Hepimizin bildiği eğlenceli bir çocuk oyunu vardır, domino taşları estetik bir figür oluşturacak şekilde kısa aralıklarla peş peşe dizilir, hepsi dengede, hepsi ayaktadır. Ama... İlk taşın dengesi bozulursa ve önündekine doğru devrilirse, zincirleme reaksiyon başlar, tık tık tık tık, devrile devrile ilerler, her bir domino taşı önündekine çarparak devirir, o önündekine, öbürü daha önündekine derken, artık durdurulamaz. “Sonsuz düşüş” başlar. İster yüz tane domino taşı dizilmiş olsun, ister dört milyon tane dizilmiş olsun, fark etmez, sonuna kadar durdurulamaz, hepsi devrilir.

Domino taşlarının hepsi aynı boyda, hepsi aynı ağırlıktadır. Halbuki... Devrilen her domino taşı, kendisinin 1.5 katı büyüklüğünde bir domino taşını devirmeye yetecek momentuma sahiptir.

(Hollanda Leiden Üniversitesi’nde bunun deneyi yapıldı, merak edenler internete girip, videosunu izleyebilir.)

İlk domino taşı mesela, sadece beş milimetre boyunda olursa, hemen önüne 1.5 katı büyüklüğünde bir domino taşı, onun da önüne 1.5 katı büyüklüğünde bir domino taşı yerleştirilirse, her defasında 1.5 kat büyütülürse, 13’üncü domino taşı, bir metre boyunda ve 50 kilogram ağırlığında oluyor!

Aynı silsileyle devam edersek, 29’uncu domino taşı, 400 metre boyunda ve milyonlarca ton ağırlığında oluyor!

Sadece beş milimetre boyundaki taşın dengesi bozulursa, 29 adım sonra New York’taki Empire State binasından daha büyük taşı yıkabiliyor!

“Sonsuz düşüş” işte böylesine ürkütücü bir güce sahiptir.

Enflasyon denilen, aslında budur... İlk zam taşının dengesi bozulursa, zincirleme reaksiyonla ilerler, kendisinden sonraki zammı tetikler, o önündekine, öbürü daha önündekine derken, “sonsuz düşüş”le ekonomiyi yıkar.

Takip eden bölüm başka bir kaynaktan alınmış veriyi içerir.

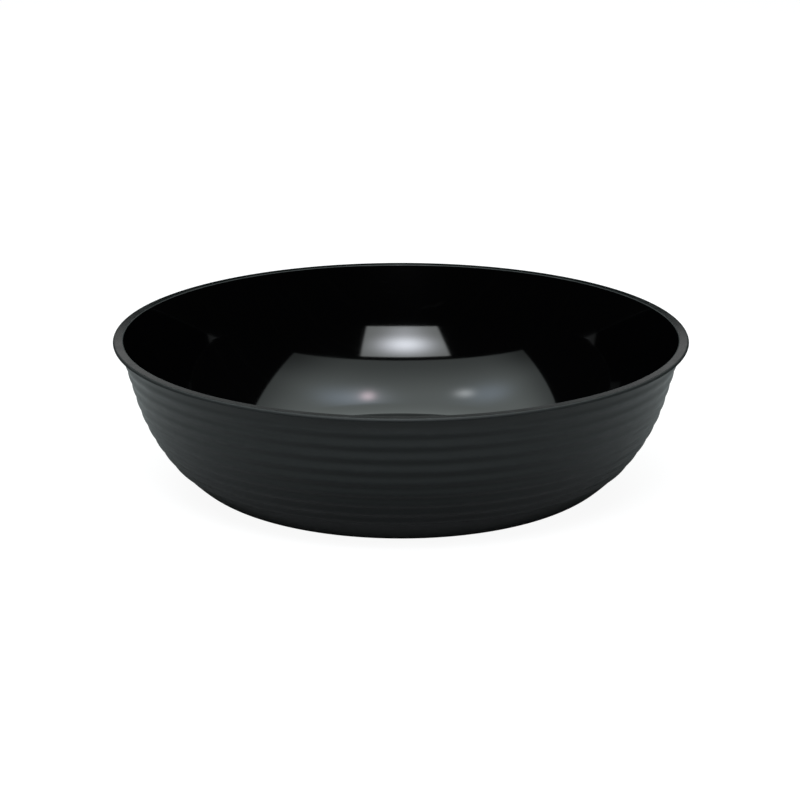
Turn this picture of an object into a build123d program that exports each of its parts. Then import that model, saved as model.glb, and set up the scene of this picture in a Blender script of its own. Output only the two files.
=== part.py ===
from build123d import *
import os
from math import cos, degrees, radians, sin, sqrt, tan

# Ribbed bowl, moulded in one shot from one plastic, so it is one piece.
# A flat floor turns up through a round heel into a curved wall, which gets steeper as it rises
# and runs straight and slightly flared to the mouth. There a narrow flat lip stands out from it.
# The inside is smooth. The outside of the wall carries evenly spaced round ribs that run all
# the way round, and the bowl stands on a low foot ring.
#
# Frame: the origin is the centre of the foot's resting plane, +Z is up the bowl's axis.
# Units are millimetres and degrees. Slopes are measured from the vertical.

bowl_diameter = 381.0     # across the lip's edge
bowl_height = 102.0       # resting plane to the top of the lip
wall = 2.2                # thickness of the floor, and of the wall between its ribs

lip_thickness = 2.4
lip_reach = 4.3           # how far the lip's edge stands out from the wall, at the top of the lip
lip_fillet = 2.0          # hollow between the wall and the lip's underside
mouth_radius = 0.6        # rounds the inner corner between the wall and the top of the lip

wall_slope = 16.0         # the straight upper wall flares this much
wall_curve = 113.0        # outside radius of the curved wall below it
heel_slope = 50.0         # the slope at which the wall hands over to the heel
heel_radius = 36.0        # outside radius of the heel, which ends flat at the base

rib_pitch = 9.2           # crest to crest, along the wall
rib_height = 0.8          # crest above valley
plain_top = 3.6           # smooth wall between the hollow under the lip and the first rib
plain_strip = 10.0        # least width of smooth wall between the last rib and the heel

foot_height = 1.6         # how far the foot ring lifts the base
foot_width = 5.0          # thickness of the foot ring
foot_edge_radius = 0.5    # rounds the foot ring's two lower edges
foot_root_radius = 0.8    # rounds the two corners where the ring meets the base

gate_dish_diameter = 14.0     # shallow dish in the middle of the base, where the mould was filled
gate_dish_depth = 0.7
gate_stub_diameter = 3.6      # what is left of the sprue, standing in the dish
gate_stub_height = 0.4

parts_folder = "parts"


def outward(slope):
    """Unit vector out of the wall where it has this slope: level at 0, straight down at 90."""
    return Vector(cos(radians(slope)), -sin(radians(slope)))


def downward(slope):
    """Unit vector down the wall where it has this slope."""
    return Vector(-sin(radians(slope)), -cos(radians(slope)))


def drop(upper_slope, lower_slope):
    """Height that an arc of radius 1 falls between two slopes."""
    return sin(radians(lower_slope)) - sin(radians(upper_slope))


def straight_wall(height, inset=0):
    """Point of the straight upper wall at this height, on its outside or inset from that."""
    below_lip = bowl_height - height
    radius = lip_radius - lip_reach - below_lip * tan(radians(wall_slope))
    return Vector(radius - inset / cos(radians(wall_slope)), height)


# The straight wall starts under the lip, where the hollow ends, and ends where the curve below
# it has just the height that it needs to turn into the heel, and the heel into the base.
lip_radius = bowl_diameter / 2
lip_underside = bowl_height - lip_thickness
hollow_end = straight_wall(lip_underside - lip_fillet * drop(wall_slope, 90))
hollow_centre = hollow_end + outward(wall_slope) * lip_fillet

curve_fall = wall_curve * drop(wall_slope, heel_slope)
heel_fall = heel_radius * drop(heel_slope, 90)
curve_top = straight_wall(foot_height + heel_fall + curve_fall)
curve_centre = curve_top - outward(wall_slope) * wall_curve
heel_centre = curve_centre + outward(heel_slope) * (wall_curve - heel_radius)
base_radius = heel_centre.X

# The mouth's rounding touches the inside of the straight wall and the top of the lip.
mouth_start = straight_wall(bowl_height - mouth_radius * drop(wall_slope, 90), wall)
mouth_centre = mouth_start + outward(wall_slope) * mouth_radius

# Whole ribs fill the wall between its two plain strips.
straight_length = (hollow_end - curve_top).length
curve_length = wall_curve * radians(heel_slope - wall_slope)
rib_count = int((straight_length + curve_length - plain_top - plain_strip) / rib_pitch)
ribs_end = plain_top + rib_count * rib_pitch


def arc_about(centre, start, end):
    """The short arc about a centre, from one point to another."""
    radius = (start - centre).length
    middle = centre + (start + end - centre * 2).normalized() * radius
    return ThreePointArc(start, middle, end)


def arc_between(centre, radius, start_slope, end_slope):
    """Arc about a centre, from one slope to another. A hollow one has a negative radius."""
    start = centre + outward(start_slope) * radius
    end = centre + outward(end_slope) * radius
    return arc_about(centre, start, end)


def slope_at(distance):
    """Slope of the wall at this distance down its outside from the hollow under the lip."""
    return wall_slope + degrees(max(distance - straight_length, 0) / wall_curve)


def wall_at(distance, rise=0):
    """Point at this distance down the plain wall's outside, raised from it by the given amount."""
    if distance < straight_length:
        return hollow_end + downward(wall_slope) * distance + outward(wall_slope) * rise
    return curve_centre + outward(slope_at(distance)) * (wall_curve + rise)


def inside_edges():
    """The smooth inside, from the middle of the floor up to the flat top of the lip."""
    floor_height = foot_height + wall
    return [
        Line((0, floor_height), (base_radius, floor_height)),
        arc_between(heel_centre, heel_radius - wall, 90, heel_slope),
        arc_between(curve_centre, wall_curve - wall, heel_slope, wall_slope),
        Line(curve_top - outward(wall_slope) * wall, mouth_start),
        arc_between(mouth_centre, -mouth_radius, wall_slope, 90),
    ]


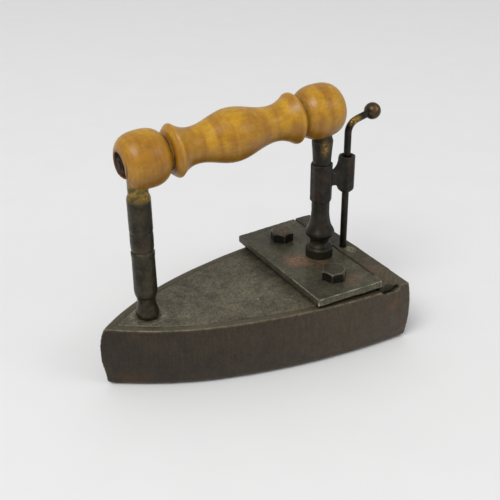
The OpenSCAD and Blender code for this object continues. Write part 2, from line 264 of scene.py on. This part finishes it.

Her zam kendisinden daha büyük bir zamma sebep olur. Her fiyat artışı, kendisinden sonraki fiyat artışının domino taşıdır.

Milli eğitim denilen, aslında budur... Cehaletle ilgilenmezsen, bana ne dersen, cahilin ne hali varsa görsün dersen, düşmesine gözyumarsan, diplomalı da ayakta kalamaz, silsile halinde bütün toplumu yıkar.

Halk sağlığı denilen, aslında budur... Pandemi mesela, hatırlayalım lütfen, bizden binlerce kilometre uzakta, tee Çin’de sadece bir kişi hastalandı, sonsuz düşüş’le bütün dünyaya bulaştırdı. İstediğin kadar maske tak, istediğin kadar arana mesafe koy, nafiledir, herkesi koruyamazsan, hiç kimseyi koruyamazsın.

Adalet denilen de, aslında işte budur... Herhangi bir kişiye hukuksuzluk yapılırsa, silsile halinde sirayet eder, o toplumda hukuksuzluktan nasibi almayacak bir kişi bile kalmaz. İnsan hakları ihlal edilen o kişi, adaletsizliğe uğrayan o kişi sana çoook uzakmış gibi görünebilir ama, kaçınılmazdır, sonsuz düşüş’le sıra illa ki sana da gelir.

Ekrem İmamoğlu’nun tutuklanmasını, Ümit Özdağ’ın hapiste tutulmasını hiç ses çıkarmadan seyredenler, nasıl olsa benim partim değil diye düşünenler, “kurtuluş yok tek başına, ya hep beraber ya hiçbirimiz” diye haykıranlara kulak asmayanlar, hazin şekilde yanılıyor.

Adaletten ekonomiye, sağlıktan eğitime, içişlerinden dışişlerine, her alanda sonsuz düşüş’e girdi Türkiye... Herkesin farkında olmadan kendi sırasını beklediği, neticede hiç kimsenin ayakta kalamayacağı bir sonsuz düşüş.